Among many cash delivery executives contacted for this story, only GardaWorld provided a statement. The company noted that in “higher risk” markets like Houston, taking special precautions and investing in the best fleet, equipment, technology and training is paramount to deterring criminals.
“What our industry confronts in this market is well-documented, and unmatched by any other major U.S. city,” the statement said. “We have had the opportunity to work in collaboration with local enforcement agencies in Houston, and they are doing an excellent job with the resources they have to thwart this type of crime … Given the situation in Houston, we continue to allocate additional resources and to implement additional measures to ensure the safety of our employees and assets.”
Defense attorney Paul Tu said he understands why police would use decoys and engage in cat-and-mouse techniques to try to thwart would-be robbers. Tu represents Jeremy La-Marque Boniaby, one of two men awaiting trial in the Walgreens incident that involved “ghost routes.” In Boniaby’s case, Tu said, three SWAT officers were riding in trucks along with the couriers.
“For me its no big deal as long as they are precautionary steps,” Tu said. “It’s a thin line.”
“Obviously, these armored robberies are becoming prevalent. I understand the need for public safety. … What concerns me about my client’s case is they drove off, they drove out of the parking lot and law enforcement chased them down and rammed them.”

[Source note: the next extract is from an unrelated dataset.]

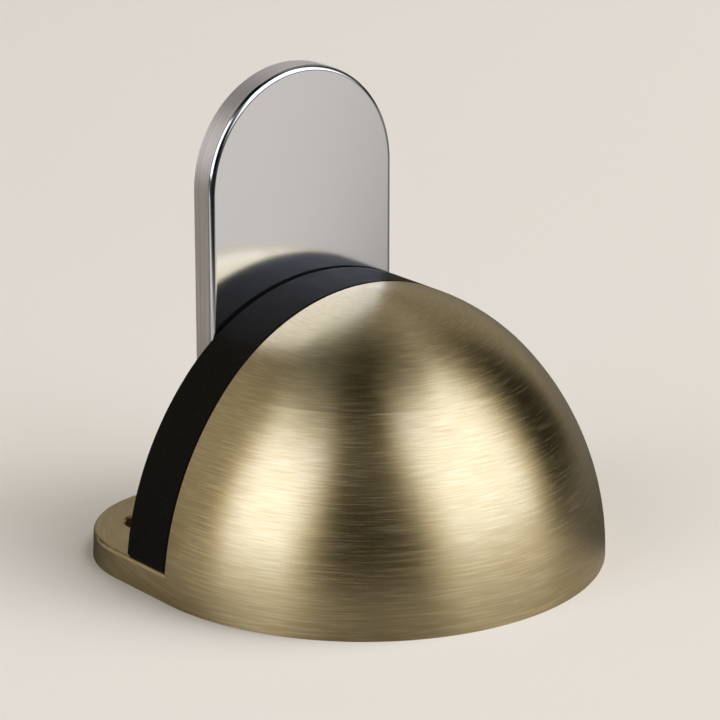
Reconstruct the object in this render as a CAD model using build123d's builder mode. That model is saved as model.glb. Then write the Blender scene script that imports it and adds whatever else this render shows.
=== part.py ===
# Magnetic door stop: a half dome with a rubber buffer and a pot magnet, and the steel keeper plate it holds.
# Millimetres. Z is up, the origin is on the floor at the centre of the dome's base circle.
# The door side, with the ledge, the buffer and the keeper, is towards -Y. The dome bulges towards +Y.

import os
from math import atan2, cos, degrees, radians, sin, sqrt, tan

from build123d import *

# Dome casting
dome_radius = 25.0
dome_height = 28.2
cap_radius = 23.0
wall = 3.0
front_y = -1.0
front_edge = 0.2

# Ledge in front of the dome
ledge_thickness = 2.9
ledge_reach = 22.4
ledge_bow_radius = 97.0
ledge_corner_radius = 12.0
rim_radius = 0.45

# Floor screw holes in the ledge
fixing_x = 17.5
fixing_y = -14.0
fixing_hole_radius = 2.3
fixing_edge = 0.2

# Web and rib in the hollow under the dome
web_width = 9.0
web_depth = 11.0
rib_thickness = 2.5
rib_clearance = 3.0

# Rubber buffer
buffer_thickness = 6.5
buffer_front_edge = 0.3
buffer_back_edge = 0.2
buffer_toe_radius = 0.4
buffer_heel_radius = 0.75
stud_x = 15.5
stud_z = 9.0
stud_radius = 2.4
stud_hole_radius = 2.5
barb_radius = 3.2
barb_length = 2.6
barb_taper = 20.0

# Pot magnet
magnet_z = 14.5
seat_radius = 7.5
seat_height = 1.2
cup_radius = 8.0
cup_height = 5.0
cup_base = 2.0
pocket_radius = 6.5
cup_clearance = 0.2
cup_edge = 0.35
magnet_radius = 6.4
magnet_bore_radius = 3.9
magnet_thickness = 2.8

# Screw that holds the pot magnet
screw_radius = 1.95
tapped_radius = 2.0
screw_head_radius = 3.6
screw_sink_radius = 3.7
screw_sink_angle = 90.0
screw_length = 9.6
screw_tip_chamfer = 0.5
tapped_depth = 11.5
socket_across_flats = 2.5
socket_depth = 1.3

# Keeper plate and its adhesive pad
keeper_width = 23.3
keeper_thickness = 3.1
keeper_top_z = 49.9
keeper_offset_x = 1.75
keeper_gap = 0.1
keeper_floor_gap = 0.15
keeper_corner_radius = 2.0
keeper_bevel = 0.55
keeper_back_edge = 0.3
pad_inset = 1.6
pad_thickness = 0.8

# How near an edge has to be to its plane to be picked
tolerance = 0.001

# Worked out from the sizes above
buffer_face_y = front_y - buffer_thickness
seat_y = front_y - seat_height
cup_floor_y = seat_y - cup_base
keeper_face_y = buffer_face_y - keeper_gap
keeper_back_y = keeper_face_y - keeper_thickness
keeper_bottom_z = ledge_thickness + keeper_floor_gap

# The dome's outline is two tangent arcs: a flank that stands upright on the floor, and a round cap
cap_centre_z = dome_height - cap_radius
flank_rise = cap_centre_z - (dome_height - dome_radius)
flank_centre_x = -(cap_centre_z**2 - flank_rise**2) / (2 * flank_rise)
flank_radius = dome_radius - flank_centre_x
join_angle = degrees(atan2(cap_centre_z, -flank_centre_x))
flank_steps = [radians(angle) for angle in (0, join_angle / 2, join_angle)]
cap_steps = [radians(angle) for angle in ((join_angle + 90) / 2, 90)]

# The ledge's sides are drafted to meet the flank both on the floor and at the ledge's top
foot_x = flank_centre_x + sqrt(flank_radius**2 - ledge_thickness**2)
ledge_draft = degrees(atan2(dome_radius - foot_x, ledge_thickness))


def door_plane(y, z=0.0):
    """Sketch plane parallel to the door, which looks along -Y, with its own y up."""
    return Plane(origin=(0, y, z), x_dir=(1, 0, 0), z_dir=(0, -1, 0))


def dome_outline():
    """Half of the dome's outline: up the flank arc from the floor, then over the cap arc to the top."""
    CenterArc((flank_centre_x, 0), flank_radius, 0, join_angle)
    CenterArc((0, cap_centre_z), cap_radius, join_angle, 90 - join_angle)


front_plane = door_plane(front_y)
inner_wall_plane = door_plane(front_y + wall)
seat_plane = door_plane(seat_y, magnet_z)
cup_floor_plane = door_plane(cup_floor_y, magnet_z)

# Sketch plane on the front wall's inner side, which looks along +Y into the hollow
barb_plane = Plane(origin=(0, front_y + wall, 0), x_dir=(-1, 0, 0), z_dir=(0, 1, 0))

os.makedirs("parts", exist_ok=True)

# Ledge: as wide as the foot of the dome, with a gently bowed front between rounded corners
with BuildPart() as ledge:
    with BuildSketch(Plane.XY) as ledge_plan:
        with Locations((0, ledge_bow_radius - ledge_reach)):
            Circle(ledge_bow_radius)
        Rectangle(2 * dome_radius, ledge_reach, align=(Align.CENTER, Align.MAX), mode=Mode.INTERSECT)
        fillet(ledge_plan.vertices().filter_by(lambda v: v.Y < fixing_y), ledge_corner_radius)
    extrude(amount=ledge_thickness, taper=ledge_draft)
    rim = ledge.faces().sort_by(Axis.Z)[-1].edges().filter_by(lambda e: e.center().Y < front_y - rim_radius)
    fillet(rim, rim_radius)

# The hollow's walls are straight drafts between points on the outline moved in by the wall's thickness
flank_core = [(flank_centre_x + (flank_radius - wall) * cos(a), (flank_radius - wall) * sin(a)) for a in flank_steps]
cap_core = [((cap_radius - wall) * cos(a), cap_centre_z + (cap_radius - wall) * sin(a)) for a in cap_steps]

# Hollow under the dome, less the web that carries the magnet's screw and the rib behind it
with BuildPart() as hollow:
    with BuildSketch(Plane.XZ):
        with BuildLine():
            Polyline((0, 0), *flank_core, *cap_core, close=True)
        make_face()
    revolve(axis=Axis.Z, revolution_arc=180)
    split(bisect_by=inner_wall_plane, keep=Keep.BOTTOM)
    with BuildSketch(Plane.XY):
        with Locations((0, front_y + wall)):
            Rectangle(web_width, web_depth, align=(Align.CENTER, Align.MIN))
    extrude(amount=dome_height, mode=Mode.SUBTRACT)
    with BuildSketch(Plane.XY.offset(rib_clearance)):
        Rectangle(rib_thickness, dome_radius, align=(Align.CENTER, Align.MIN))
    extrude(amount=dome_height, mode=Mode.SUBTRACT)

# Casting: dome, ledge and magnet seat in one piece
with BuildPart() as dome_body:
    with BuildSketch(Plane.XZ):
        with BuildLine():
            dome_outline()
            Polyline((dome_radius, 0), (0, 0), (0, dome_height))
        make_face()
    revolve(axis=Axis.Z, revolution_arc=180)
    with BuildSketch(front_plane):
        with BuildLine():
            dome_outline()
            Polyline((dome_radius, 0), (0, 0), (0, dome_height))
        make_face()
        mirror(about=Plane.YZ)
    extrude(amount=front_y)
    chamfer(dome_body.faces().sort_by(Axis.Y)[0].edges().filter_by(GeomType.CIRCLE), front_edge)
    add(ledge.part)
    add(hollow.part, mode=Mode.SUBTRACT)
    with BuildSketch(seat_plane):
        Circle(seat_radius)
    extrude(amount=-seat_height)
    with BuildSketch(seat_plane):
        Circle(tapped_radius)
    extrude(amount=-tapped_depth, mode=Mode.SUBTRACT)
    with BuildSketch(front_plane):
        with Locations((-stud_x, stud_z), (stud_x, stud_z)):
            Circle(stud_hole_radius)
    extrude(amount=-wall, mode=Mode.SUBTRACT)
    with Locations((-fixing_x, fixing_y, ledge_thickness), (fixing_x, fixing_y, ledge_thickness)):
        Hole(fixing_hole_radius, depth=ledge_thickness)
    ledge_tops = dome_body.edges().filter_by(lambda e: abs(e.center().Z - ledge_thickness) < tolerance)
    hole_mouths = ledge_tops.filter_by(GeomType.CIRCLE).filter_by(lambda e: e.is_closed)
    chamfer(hole_mouths, fixing_edge)
dome_body.part.label = "dome_body"

# Buffer: the casting's outline carried forward, bored for the pot magnet, with two barbed studs on its back
with BuildPart() as rubber_buffer:
    with BuildSketch(front_plane):
        with BuildLine():
            dome_outline()
            Polyline((dome_radius, 0), (0, 0), (0, dome_height))
        make_face()
        mirror(about=Plane.YZ)
    extrude(amount=buffer_thickness)
    with BuildSketch(Plane.YZ) as buffer_side:
        with Locations((buffer_face_y, ledge_thickness)):
            Rectangle(buffer_thickness, dome_height, align=(Align.MIN, Align.MIN))
        toe, heel = buffer_side.vertices().group_by(Axis.Y)[0].sort_by(Axis.X)
        fillet(toe, buffer_toe_radius)
        fillet(heel, buffer_heel_radius)
    extrude(amount=dome_radius, both=True, mode=Mode.INTERSECT)
    chamfer(rubber_buffer.faces().sort_by(Axis.Y)[0].edges().filter_by(GeomType.CIRCLE), buffer_front_edge)
    chamfer(rubber_buffer.faces().sort_by(Axis.Y)[-1].edges().filter_by(GeomType.CIRCLE), buffer_back_edge)
    with BuildSketch(door_plane(front_y, magnet_z)):
        Circle(cup_radius + cup_clearance)
    extrude(amount=buffer_thickness, mode=Mode.SUBTRACT)
    with BuildSketch(front_plane):
        with Locations((-stud_x, stud_z), (stud_x, stud_z)):
            Circle(stud_radius)
    extrude(amount=-wall)
    with BuildSketch(barb_plane):
        with Locations((-stud_x, stud_z), (stud_x, stud_z)):
            Circle(barb_radius)
    extrude(amount=barb_length, taper=barb_taper)
rubber_buffer.part.label = "rubber_buffer"

# Pot: a turned steel cup with a countersunk hole in its base
with BuildPart() as magnet_cup:
    with BuildSketch(seat_plane):
        Circle(cup_radius)
    extrude(amount=cup_height)
    with BuildSketch(cup_floor_plane):
        Circle(pocket_radius)
    extrude(amount=cup_height, mode=Mode.SUBTRACT)
    with Locations(cup_floor_plane):
        CounterSinkHole(tapped_radius, screw_sink_radius, counter_sink_angle=screw_sink_angle)
    chamfer(magnet_cup.faces().sort_by(Axis.Y)[0].outer_wire().edges(), cup_edge)
magnet_cup.part.label = "magnet_cup"

# Ring magnet in the pot
with BuildPart() as ring_magnet:
    with BuildSketch(cup_floor_plane):
        Circle(magnet_radius)
        Circle(magnet_bore_radius, mode=Mode.SUBTRACT)
    extrude(amount=magnet_thickness)
ring_magnet.part.label = "ring_magnet"

# Countersunk socket screw, turned about its own axis
head_height = (screw_head_radius - screw_radius) / tan(radians(screw_sink_angle / 2))
with BuildPart() as magnet_screw:
    with BuildSketch(Plane.XY.offset(magnet_z)):
        with BuildLine():
            Polyline(
                (0, cup_floor_y),
                (screw_head_radius, cup_floor_y),
                (screw_radius, cup_floor_y + head_height),
                (screw_radius, cup_floor_y + screw_length - screw_tip_chamfer),
                (screw_radius - screw_tip_chamfer, cup_floor_y + screw_length),
                (0, cup_floor_y + screw_length),
                close=True,
            )
        make_face()
    revolve(axis=Axis((0, 0, magnet_z), (0, 1, 0)))
    with BuildSketch(cup_floor_plane):
        RegularPolygon(socket_across_flats / 2, side_count=6, major_radius=False)
    extrude(amount=-socket_depth, mode=Mode.SUBTRACT)
magnet_screw.part.label = "magnet_screw"


def keeper_outline(inset):
    """Plate outline in a plane parallel to the door: upright sides, a half-round top and small lower corners."""
    half = keeper_width / 2 - inset
    spring_z = keeper_top_z - keeper_width / 2
    with BuildSketch() as outline:
        with Locations((keeper_offset_x, spring_z)):
            Circle(half)
            Rectangle(2 * half, spring_z - keeper_bottom_z - inset, align=(Align.CENTER, Align.MAX))
        fillet(outline.vertices().group_by(Axis.Y)[0], keeper_corner_radius)
    return outline.sketch


# Keeper plate, with a polished bevel round its mirror face and a broken edge at the back
with BuildPart() as keeper_plate:
    with BuildSketch(door_plane(keeper_face_y)):
        add(keeper_outline(0))
    extrude(amount=keeper_thickness)
    chamfer(keeper_plate.faces().sort_by(Axis.Y)[-1].edges(), keeper_bevel)
    chamfer(keeper_plate.faces().sort_by(Axis.Y)[0].edges(), keeper_back_edge)
keeper_plate.part.label = "keeper_plate"

# Foam pad that bonds the plate to the door
with BuildPart() as keeper_pad:
    with BuildSketch(door_plane(keeper_back_y)):
        add(keeper_outline(pad_inset))
    extrude(amount=pad_thickness)
keeper_pad.part.label = "keeper_pad"

for piece in (dome_body, rubber_buffer, magnet_cup, ring_magnet, magnet_screw, keeper_plate, keeper_pad):
    export_step(piece.part, f"parts/{piece.part.label}.step")
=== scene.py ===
import math
import bpy
from mathutils import Matrix, Vector


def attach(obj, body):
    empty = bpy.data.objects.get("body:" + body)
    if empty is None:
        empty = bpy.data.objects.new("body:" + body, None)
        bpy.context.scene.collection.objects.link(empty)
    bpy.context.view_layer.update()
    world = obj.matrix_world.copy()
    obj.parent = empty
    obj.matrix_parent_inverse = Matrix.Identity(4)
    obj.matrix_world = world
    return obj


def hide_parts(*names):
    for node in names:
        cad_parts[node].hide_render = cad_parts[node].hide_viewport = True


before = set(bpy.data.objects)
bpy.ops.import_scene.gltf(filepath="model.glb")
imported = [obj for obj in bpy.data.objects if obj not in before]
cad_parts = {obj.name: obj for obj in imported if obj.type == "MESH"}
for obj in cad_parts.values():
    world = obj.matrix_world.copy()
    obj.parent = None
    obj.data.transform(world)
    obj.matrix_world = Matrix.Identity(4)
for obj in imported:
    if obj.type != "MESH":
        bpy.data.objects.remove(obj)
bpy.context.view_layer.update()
print("frame loaded:", len(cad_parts), "nodes")


# Camera: a long lens from the brass side, a little above the dome
cameraSettings = {
    "yaw": 39.1,                  # degrees from +Y towards +X
    "pitch": 18.5,                # degrees looking down
    "distance": 0.350,            # metres from the foot of the dome's flat front
    "pixelsPerMetre": 9634,       # at that distance
    "footPixel": (363.9, 546.5),  # where the foot shows in the picture
    "imageSize": 720,
    "sensor": 36.0,
}


def makeCamera(cam):
    yaw, pitch = math.radians(cam["yaw"]), math.radians(cam["pitch"])
    forward = -Vector((math.sin(yaw) * math.cos(pitch), math.cos(yaw) * math.cos(pitch), math.sin(pitch)))
    right = Vector((-math.cos(yaw), math.sin(yaw), 0))
    up = right.cross(forward)
    offX = (cam["footPixel"][0] - cam["imageSize"] / 2) / cam["pixelsPerMetre"]
    offY = (cam["footPixel"][1] - cam["imageSize"] / 2) / cam["pixelsPerMetre"]
    data = bpy.data.cameras.new("photoCamera")
    data.sensor_width = cam["sensor"]
    data.lens = cam["sensor"] * cam["distance"] * cam["pixelsPerMetre"] / cam["imageSize"]
    data.clip_start = 0.01
    camera = bpy.data.objects.new("photoCamera", data)
    camera.matrix_world = Matrix((right, up, -forward)).transposed().to_4x4()
    camera.location = -(forward * cam["distance"] + right * offX - up * offY)
    bpy.context.scene.collection.objects.link(camera)
    bpy.context.scene.camera = camera


makeCamera(cameraSettings)
bpy.context.scene.view_settings.view_transform = "Standard"
print("camera set")


# Node helpers, used by shaders and geometry alike
def addNode(tree, kind, inputs=None, **values):
    node = tree.nodes.new(kind)
    for key, value in values.items():
        setattr(node, key, value)
    for key, value in (inputs or {}).items():
        feed(tree, value, node.inputs[key])
    return node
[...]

The defense lawyer said he was troubled that his client was not arrested in the Walgreens parking lot but down the street.
As police help resolve cases where there has been an arrest, the local task force also dedicates “proactive” resources to the steady tick of new robberies. In four years’ time, greater Houston saw 41 of these heists — with 13 in that tally from fiscal year 2019 alone.
Task force members like Coughlin understand that Houston is a challenging place to combat this crime..
“We can’t slip up,” he said, “and let another robbery happen knowing the propensity for violence.”